* Data supplied *
_ _ _
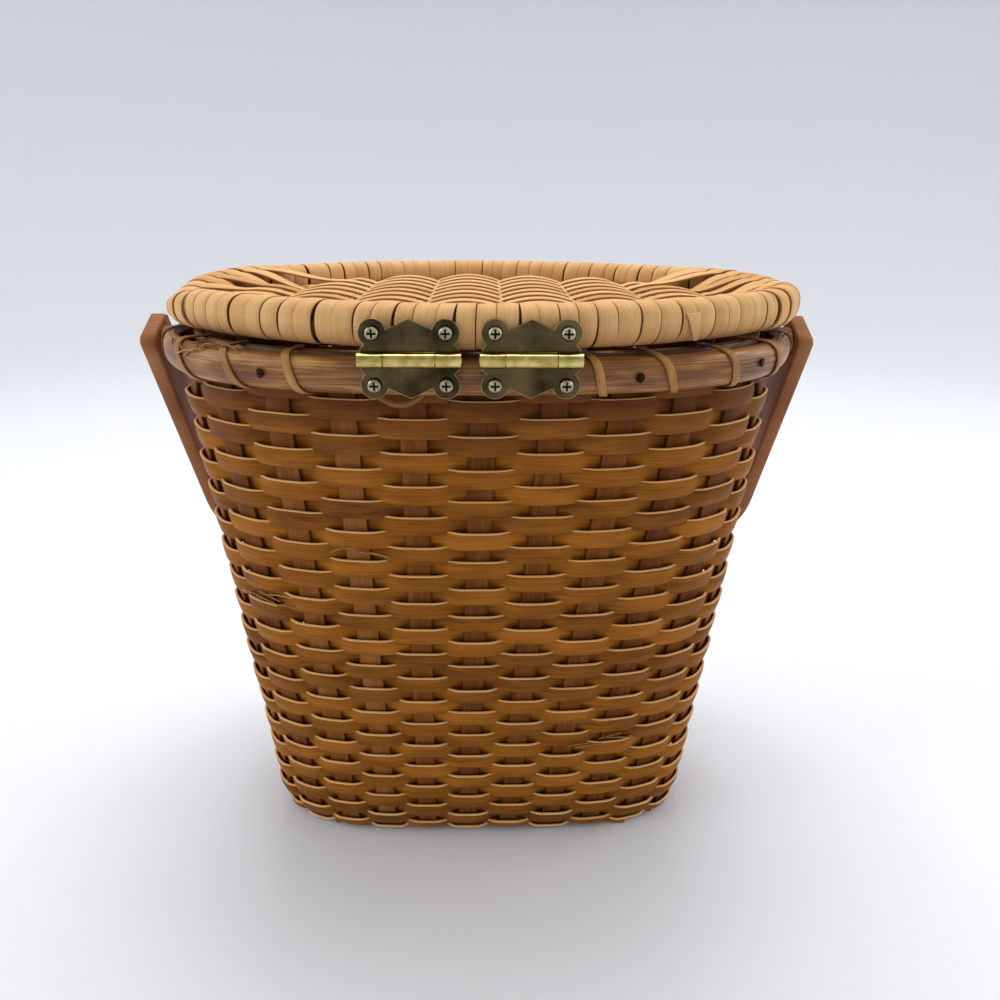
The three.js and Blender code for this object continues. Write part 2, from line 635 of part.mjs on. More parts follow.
const wrapStations = [];
for (let i = 0; i < WRAP_LOOPS * WRAP_STEPS - 1; i += 1) {
  const turn = i / WRAP_STEPS;
  const [offset, z] = lidSection(turn - 0.25, WRAP_CLEARANCE + WRAP_THICKNESS / 2);
  wrapStations.push({ share: turn / WRAP_LOOPS, offset, z });
}
const wrapOutlines = strip(wrapStations, WRAP_COVER_SHARE / WRAP_LOOPS, WRAP_THICKNESS, onLid, [-0.5, 0, 0.5]);
addPiece(lid, 'lid_rim_wrap', cut(loft(wrapOutlines), screwHoles(true)), paleReed);

const PANEL_EDGE = -LID_RIM_WIDTH - PANEL_CLEARANCE;
const panelOutline = (z) => Array.from({ length: AROUND }, (_, i) => onLid(i / AROUND, z, PANEL_EDGE));
const ribX = (i) => RIB_MIDDLE_X + i * RIB_PITCH;
const columnsEachWay = Math.ceil((LID_HALF_LENGTH + LID_SHIFT - RIB_MIDDLE_X) / RIB_PITCH);
const rowsEachWay = Math.ceil(LID_HALF_DEPTH / REED_PITCH);
const panelRows = [];
for (let row = -rowsEachWay; row <= rowsEachWay; row += 1) {
  const y = row * REED_PITCH;
  const outline = [];
  for (let i = -columnsEachWay; i <= columnsEachWay; i += 1) {
    outline.push(new THREE.Vector3(ribX(i), y, PANEL_TOP + (isOutside(row, i) ? PANEL_RELIEF : -PANEL_RELIEF)));
  }
  outline.push(new THREE.Vector3(ribX(columnsEachWay), y, PANEL_BOTTOM - OVERRUN));
  outline.push(new THREE.Vector3(ribX(-columnsEachWay), y, PANEL_BOTTOM - OVERRUN));
  panelRows.push(outline);
}
const panelRoom = toSolid(loft([panelOutline(PANEL_BOTTOM), panelOutline(LID_TOP)]));
const panelWeave = toSolid(loft(panelRows, false, (row, i) => !isOutside(row - rowsEachWay, i - columnsEachWay)));
addPiece(lid, 'lid_panel', toGeometry(panelWeave.intersect(panelRoom)), paleReed);

for (let i = -RIBS_EACH_WAY; i <= RIBS_EACH_WAY; i += 1) {
  const x = ribX(i);
  const farEdge = Math.abs(x - LID_SHIFT) + RIB_WIDTH / 2;
  const a = LID_HALF_LENGTH + PANEL_EDGE;
  const b = LID_HALF_DEPTH + PANEL_EDGE;
  const reach = b * (1 - (farEdge / a) ** LID_SQUARENESS) ** (1 / LID_SQUARENESS);
  const rib = new THREE.BoxGeometry(RIB_WIDTH, 2 * reach, RIB_THICKNESS);
  rib.translate(x, 0, PANEL_BOTTOM - GAP - RIB_THICKNESS / 2);
  addPiece(lid, `lid_rib_${i + RIBS_EACH_WAY + 1}`, rib, ribReed);
}

// Hinges. A leaf is drawn with its barrel along X and its lobes upwards.
function leafOutline() {
  const toSideNotch = Math.atan2(SIDE_NOTCH_UP - LOBE_UP, LEAF_HALF_WIDTH - SIDE_NOTCH_DEPTH - LOBE_OUT);
  const toMiddleNotch = Math.atan2(NOTCH_UP - LOBE_UP, NOTCH_OUT - LOBE_OUT);
  const shape = new THREE.Shape();
  shape.moveTo(-LEAF_HALF_WIDTH, 0);
  shape.lineTo(LEAF_HALF_WIDTH, 0);
  shape.lineTo(LEAF_HALF_WIDTH, SIDE_TOOTH_UP);
  shape.lineTo(LEAF_HALF_WIDTH - SIDE_NOTCH_DEPTH, SIDE_NOTCH_UP);
  shape.absarc(LOBE_OUT, LOBE_UP, LOBE_RADIUS, toSideNotch, toMiddleNotch, false);
  shape.lineTo(NOTCH_OUT, NOTCH_UP);
  shape.lineTo(0, PEAK_UP);
  shape.lineTo(-NOTCH_OUT, NOTCH_UP);
  shape.absarc(-LOBE_OUT, LOBE_UP, LOBE_RADIUS, Math.PI - toMiddleNotch, Math.PI - toSideNotch, false);
  shape.lineTo(-LEAF_HALF_WIDTH + SIDE_NOTCH_DEPTH, SIDE_NOTCH_UP);
  shape.lineTo(-LEAF_HALF_WIDTH, SIDE_TOOTH_UP);
  for (const out of [-1, 1]) {
    const hole = new THREE.Path();
    hole.absarc(out * LOBE_OUT, LOBE_UP, SCREW_SHANK_RADIUS + GAP, 0, 2 * Math.PI, true);
    shape.holes.push(hole);
  }
  return shape;
}

const onBarrel = (x) => new THREE.Vector3(x, -BARREL_RADIUS, 0);
const halfMiddle = MIDDLE_KNUCKLE_LENGTH / 2;
const middleKnuckle = [[-halfMiddle + GAP / 2, halfMiddle - GAP / 2]];
const outerKnuckles = [[-BARREL_LENGTH / 2, -halfMiddle - GAP / 2], [halfMiddle + GAP / 2, BARREL_LENGTH / 2]];
function leaf(own, others) {
  const plate = new THREE.ExtrudeGeometry(leafOutline(), {
    depth: LEAF_THICKNESS,
    bevelEnabled: false,
    curveSegments: ROUND_SIDES,
  }).rotateX(Math.PI / 2);
  let solid = toSolid(plate);
  for (const [from, to] of others) {
    solid = solid.subtract(toSolid(rod(onBarrel(from - GAP), onBarrel(to + GAP), BARREL_RADIUS + GAP)));
  }
  for (const [from, to] of own) {
    solid = solid.add(toSolid(rod(onBarrel(from), onBarrel(to), BARREL_RADIUS)));
  }
  const bore = rod(onBarrel(-BARREL_LENGTH), onBarrel(BARREL_LENGTH), PIN_RADIUS + GAP);
  return toGeometry(solid.subtract(toSolid(bore)));
}
for (const { side, x } of hinges) {
  const lidLeaf = leaf(middleKnuckle, outerKnuckles);
  addPiece(lid, `${side}_lid_leaf`, lidLeaf.translate(x, LEAF_BACK_Y, HINGE_AXIS_Z), brass);
  const rimLeaf = leaf(outerKnuckles, middleKnuckle).rotateY(Math.PI);
  addPiece(body, `${side}_rim_leaf`, rimLeaf.translate(x, LEAF_BACK_Y, HINGE_AXIS_Z), brass);
  const halfPin = BARREL_LENGTH / 2 + PIN_PROUD;
  const pin = rod(onBarrel(-halfPin), onBarrel(halfPin), PIN_RADIUS);
  addPiece(body, `${side}_hinge_pin`, pin.translate(x, LEAF_BACK_Y, HINGE_AXIS_Z), brass);
}

// Pan-head screws with a cross recess
const screwProfile = [
  [0, -SCREW_LENGTH - LEAF_THICKNESS - GAP],
  [SCREW_SHANK_RADIUS, -SCREW_LENGTH + SCREW_SHANK_RADIUS],
  [SCREW_SHANK_RADIUS, 0],
  [SCREW_HEAD_RADIUS, 0],
  [SCREW_HEAD_RADIUS, SCREW_HEAD_HEIGHT / 2],
  [SCREW_HEAD_RADIUS - SCREW_HEAD_HEIGHT / 2, SCREW_HEAD_HEIGHT],
  [0, SCREW_HEAD_HEIGHT],
];
for (const { name, x, z, inLid } of screws) {
  const head = new THREE.Vector3(x, LEAF_FRONT_Y - GAP, z);
  const screw = turned(screwProfile, head.clone().setY(LEAF_BACK_Y + SCREW_LENGTH), head);
  const recess = [[RECESS_LENGTH, RECESS_WIDTH], [RECESS_WIDTH, RECESS_LENGTH]].map(([width, height]) => {
    const slot = new THREE.BoxGeometry(width, 2 * RECESS_DEPTH, height);
    return toSolid(slot.translate(x, head.y - SCREW_HEAD_HEIGHT, z));
  });
  addPiece(inLid ? lid : body, name, cut(screw, recess), steel);
}

// Handle bow, drawn hanging straight down from its pivots and then swung out to where it rests
const bowHalfWidth = HANDLE_INSIDE_HALF_WIDTH + HANDLE_THICKNESS / 2;
const bowPath = [];
const endDrops = [-HANDLE_END, -HANDLE_END + HANDLE_EDGE, -HANDLE_END / 2, 0, HANDLE_STRAIGHT];
const endWidths = [HANDLE_END_WIDTH, (HANDLE_END_WIDTH + HANDLE_WIDTH) / 2, HANDLE_WIDTH, HANDLE_WIDTH];
for (const [i, drop] of endDrops.entries()) {
  bowPath.push({ x: -bowHalfWidth, drop, width: endWidths[i] ?? HANDLE_WIDTH });
}
for (let i = 1; i < HANDLE_ARCH_STEPS; i += 1) {
  const angle = Math.PI - (Math.PI * i) / HANDLE_ARCH_STEPS;
  const share = 2 / HANDLE_SQUARENESS;
  bowPath.push({
    x: bowHalfWidth * Math.sign(Math.cos(angle)) * Math.abs(Math.cos(angle)) ** share,
    drop: HANDLE_STRAIGHT + HANDLE_RISE * Math.sin(angle) ** share,
    width: HANDLE_WIDTH,
  });
}
for (const { x, drop, width } of bowPath.slice(0, endDrops.length).reverse()) {
  bowPath.push({ x: -x, drop, width });
}
const bowOutlines = bowPath.map(({ x, drop, width }, i) => {
  const before = bowPath[Math.max(i - 1, 0)];
  const after = bowPath[Math.min(i + 1, bowPath.length - 1)];
  const run = new THREE.Vector2(after.x - before.x, after.drop - before.drop).normalize();
  const halfThickness = HANDLE_THICKNESS / 2;
  const halfWidth = width / 2;
  const section = [
    [halfThickness, halfWidth - HANDLE_EDGE],
    [halfThickness - HANDLE_EDGE, halfWidth],
    [HANDLE_EDGE - halfThickness, halfWidth],
    [-halfThickness, halfWidth - HANDLE_EDGE],
  ];
  return [...section, ...section.map(([t, w]) => [-t, -w])].map(([t, w]) => new THREE.Vector3(
    x + t * run.y,
    w,
    -drop + t * run.x,
  ));
});
const bowHoles = pivots.map(([, side]) => toSolid(rod(
  new THREE.Vector3(side * (HANDLE_INSIDE_HALF_WIDTH - OVERRUN), 0, 0),
  new THREE.Vector3(side * (HANDLE_OUTSIDE + OVERRUN), 0, 0),
  PIVOT_RADIUS + GAP,
)));
addPiece(handle, 'handle_bow', cut(loft(bowOutlines), bowHoles), handleWood);

// It swings out from straight down until its arch clears the wall
const archDrop = HANDLE_STRAIGHT + HANDLE_RISE;
let [restAngle, tooFar] = [0, Math.PI / 2];
while (tooFar - restAngle > 1 / PLAN_SAMPLES ** 2) {
  const angle = (restAngle + tooFar) / 2;
  const y = archDrop * Math.sin(angle) - (HANDLE_WIDTH / 2) * Math.cos(angle);
  const z = PIVOT_Z - archDrop * Math.cos(angle) - (HANDLE_WIDTH / 2) * Math.sin(angle);
  if (y - wallCurve(z, 0).points[PLAN_SAMPLES / 4].y < HANDLE_WALL_GAP) restAngle = angle;
  else tooFar = angle;
}
handle.position.set(0, 0, PIVOT_Z);
handle.rotation.x = restAngle;

console.log(`rim lashing: ${LASHED_SPACES.length} loops,`,
  `least gap to itself ${leastGap(lashingOutlines, STATIONS_IN_LOOP).toFixed(2)} mm`);
console.log(`lid wrap: ${WRAP_LOOPS} loops,`,
  `least gap to itself ${leastGap(wrapOutlines, WRAP_STEPS).toFixed(2)} mm`);

export default basket;
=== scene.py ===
"""Lidded oval basket: woven walls and lid, lashed rim, brass butterfly hinges and a bentwood handle.

Lengths are millimetres, except in the setting. A piece is brought to metres once, by finish_piece.
"""
import json
import math
import random

import bmesh
import bpy
import numpy as np
from mathutils import Matrix, Vector


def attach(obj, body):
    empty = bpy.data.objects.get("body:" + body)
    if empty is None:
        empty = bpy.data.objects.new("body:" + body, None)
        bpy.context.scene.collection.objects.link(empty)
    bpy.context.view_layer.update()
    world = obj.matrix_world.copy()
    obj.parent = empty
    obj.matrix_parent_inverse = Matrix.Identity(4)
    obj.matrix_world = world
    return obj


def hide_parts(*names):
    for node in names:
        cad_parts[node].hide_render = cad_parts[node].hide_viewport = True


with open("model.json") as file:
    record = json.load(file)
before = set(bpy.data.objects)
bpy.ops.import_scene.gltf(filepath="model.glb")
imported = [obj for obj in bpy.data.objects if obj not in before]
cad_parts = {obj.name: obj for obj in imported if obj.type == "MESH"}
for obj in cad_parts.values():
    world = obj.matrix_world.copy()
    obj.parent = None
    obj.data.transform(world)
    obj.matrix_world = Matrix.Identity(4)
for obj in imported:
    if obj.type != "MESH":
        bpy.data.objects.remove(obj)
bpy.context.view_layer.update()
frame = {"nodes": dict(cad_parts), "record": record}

MM = 0.001
SEED = 7

# Body
BODY_HEIGHT = 210.3
BASE_PLAN = (87.3, 38.3, 3.55)      # half length, half depth, squareness
MOUTH_PLAN = (105.4, 66.3, 2.5)
FLARE_EXPONENT = 1.1
FOOT_RADIUS = 5.0
RIM_HEIGHT = 11.5
RIM_TOP = BODY_HEIGHT
RIM_BOTTOM = RIM_TOP - RIM_HEIGHT
RIM_MIDDLE = (RIM_TOP + RIM_BOTTOM) / 2
HINGE_SIDE_SHARE = 0.75             # where the middle of the hinge side lies on a plan's length

# Stakes
STAKES = 26
STAKE_TOP_WIDTH = 8.8
STAKE_FOOT_WIDTH = 7.6
STAKE_THICKNESS = 1.2
STAKE_EDGE = 0.15
STAKE_LEAN = 8.3                    # the foot of a middle stake lies this far to -X of its top
STAKE_MIDDLE_X = 2.4
STAKE_TURNED_UNDER = 2.0
STAKE_TOP_GAP = 1.5
STAKE_STEPS = 60
CROSS_STAKES_EACH_WAY = 4
LONG_STAKES = (6, 7)
CORNER_STAKES = (5, 8, 18, 21)

# Weave of the wall, with offsets outwards from the wall's mean surface
REED_WIDTH = 6.75
REED_THICKNESS = 1.0
REED_EDGE = 0.18
REED_SWING = 1.3                    # a reed's middle either side of the stakes' middle
REED_CROSSING = (0.25, 0.8)          # in stakes from the one it passes outside, where its way in starts and ends
REED_CROWN = 0.5                    # further out in the middle of a stretch outside a stake
CROWN_REACH = 0.6                   # in stakes, from the middle of that stretch
REED_DIP = 0.7                      # lower where it runs behind a stake
REED_ARCH = 0.12                    # rounding across a reed's width
REED_WAVE = 0.2                     # a reed lies up to this much higher or lower on a stake
REED_BULGES = (0.3, 1.5)            # shares of the crown, one for each stake
REED_LEANS = (0.2, 0.9)             # how far a reed's upper edge leans out
REED_TONES = (0.15, 0.85)
REED_END_GAP = 0.08                 # in stakes, between a reed's two ends
WEAVE_MIDDLE = -0.3
FOOT_SETTLE = 2.1                   # how far the weave draws in at the foot
FOOT_SETTLED = (3, 16)              # heights where it is drawn in fully and not at all
RIM_SETTLE = 1.3                    # and under the rim
RIM_SETTLED = (189, 199)
FLOOR_CLEARANCE = 0.02
ROW_PITCH = 5.754
ROW_SLACK = 0.12                    # rows differ by up to this in height and in width
FIRST_ROW_TOP = 196.8
ROWS = range(-1, 35)
UPPER_ROWS = 18
STEPS_PER_STAKE = 12
RING_STEPS = STAKES * STEPS_PER_STAKE

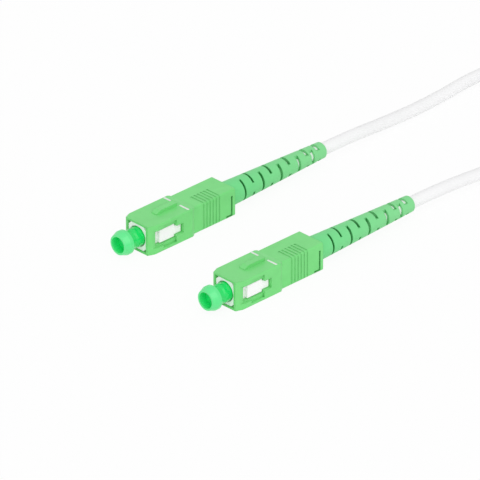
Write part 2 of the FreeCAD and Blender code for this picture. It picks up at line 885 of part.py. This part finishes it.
for end in ("a", "b"):
    make_outer_housing(end)
    make_plug_frame(end)
    make_ferrule(end)
    make_ferrule_flange(end)
    make_ferrule_spring(end)
    make_stop_ring(end)
    make_yarn(end)
    make_crimp_ring(end)
    make_jacket_end(end)
    make_buffer(end)
    make_boot(end)
    make_dust_cap(end)
make_cable()
doc.recompute()

for item in doc.Objects:
    if "Invalid" in item.State or "Error" in item.State:
        raise RuntimeError(f"{item.Label} failed: {item.State}")
for piece in sub_parts:
    if piece.Shape.isNull() or not piece.Shape.isValid() or len(piece.Shape.Solids) != 1:
        raise RuntimeError(f"{piece.Label} is not one valid solid")
for piece in sub_parts:
    piece.Shape.exportStep(f"parts/{piece.Label}.step")
    box = piece.Shape.BoundBox
    print(
        f"{piece.Label:20s} {piece.Shape.Volume:9.3f} mm3",
        f"x {box.XMin:8.3f} {box.XMax:8.3f} y {box.YMin:8.3f} {box.YMax:8.3f}",
        f"z {box.ZMin:7.3f} {box.ZMax:7.3f}",
    )
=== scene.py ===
import math
import bmesh
import bpy
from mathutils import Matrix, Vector


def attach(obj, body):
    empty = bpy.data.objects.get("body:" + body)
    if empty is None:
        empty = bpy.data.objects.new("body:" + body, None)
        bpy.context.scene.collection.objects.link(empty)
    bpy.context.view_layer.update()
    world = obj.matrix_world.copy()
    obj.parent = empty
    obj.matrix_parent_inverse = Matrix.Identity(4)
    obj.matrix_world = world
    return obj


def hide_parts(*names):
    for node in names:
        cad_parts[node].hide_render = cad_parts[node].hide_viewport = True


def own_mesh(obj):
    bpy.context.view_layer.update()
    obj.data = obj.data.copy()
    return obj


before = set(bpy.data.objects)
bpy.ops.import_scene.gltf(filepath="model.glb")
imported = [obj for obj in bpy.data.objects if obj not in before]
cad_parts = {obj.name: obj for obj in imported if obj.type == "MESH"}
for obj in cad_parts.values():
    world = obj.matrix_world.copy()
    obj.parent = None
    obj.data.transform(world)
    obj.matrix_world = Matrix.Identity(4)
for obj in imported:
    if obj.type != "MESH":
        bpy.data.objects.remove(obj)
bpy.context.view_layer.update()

mm = 0.001
# x and y of each connector's front face, and the height of its axis; mm
housingFront = {"a": (-24.825, 16.25), "b": (-28.725, -16.25)}
axisHeight = 3.7


def addObject(name, data):
    piece = bpy.data.objects.new(name, data)
    bpy.context.scene.collection.objects.link(piece)
    return piece


def meshPiece(name, mesh, material):
    data = bpy.data.meshes.new(name)
    mesh.to_mesh(data)
    mesh.free()
    data.materials.append(material)
    return addObject(name, data)


# the photograph's view, from far off through a very long lens; width, aim and sensor in mm, the rest in m
camera = {
    "azimuth": -44.5, "elevation": 28.8, "distance": 2.5, "width": 109.34, "aim": (-9.025, -1.25, 3.54),
    "sensor": 36, "near": 0.05, "far": 20,
}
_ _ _
* Aim of the task *
Reproduce exactly, and only, the lines from the one that contains "box = piece.Shape.BoundBox" down to the one that contains "axisHeight = 3.7", both ends included.

* Answer in full *
    box = piece.Shape.BoundBox
    print(
        f"{piece.Label:20s} {piece.Shape.Volume:9.3f} mm3",
        f"x {box.XMin:8.3f} {box.XMax:8.3f} y {box.YMin:8.3f} {box.YMax:8.3f}",
        f"z {box.ZMin:7.3f} {box.ZMax:7.3f}",
    )
=== scene.py ===
import math
import bmesh
import bpy
from mathutils import Matrix, Vector


def attach(obj, body):
    empty = bpy.data.objects.get("body:" + body)
    if empty is None:
        empty = bpy.data.objects.new("body:" + body, None)
        bpy.context.scene.collection.objects.link(empty)
    bpy.context.view_layer.update()
    world = obj.matrix_world.copy()
    obj.parent = empty
    obj.matrix_parent_inverse = Matrix.Identity(4)
    obj.matrix_world = world
    return obj


def hide_parts(*names):
    for node in names:
        cad_parts[node].hide_render = cad_parts[node].hide_viewport = True


def own_mesh(obj):
    bpy.context.view_layer.update()
    obj.data = obj.data.copy()
    return obj


before = set(bpy.data.objects)
bpy.ops.import_scene.gltf(filepath="model.glb")
imported = [obj for obj in bpy.data.objects if obj not in before]
cad_parts = {obj.name: obj for obj in imported if obj.type == "MESH"}
for obj in cad_parts.values():
    world = obj.matrix_world.copy()
    obj.parent = None
    obj.data.transform(world)
    obj.matrix_world = Matrix.Identity(4)
for obj in imported:
    if obj.type != "MESH":
        bpy.data.objects.remove(obj)
bpy.context.view_layer.update()

mm = 0.001
# x and y of each connector's front face, and the height of its axis; mm
housingFront = {"a": (-24.825, 16.25), "b": (-28.725, -16.25)}
axisHeight = 3.7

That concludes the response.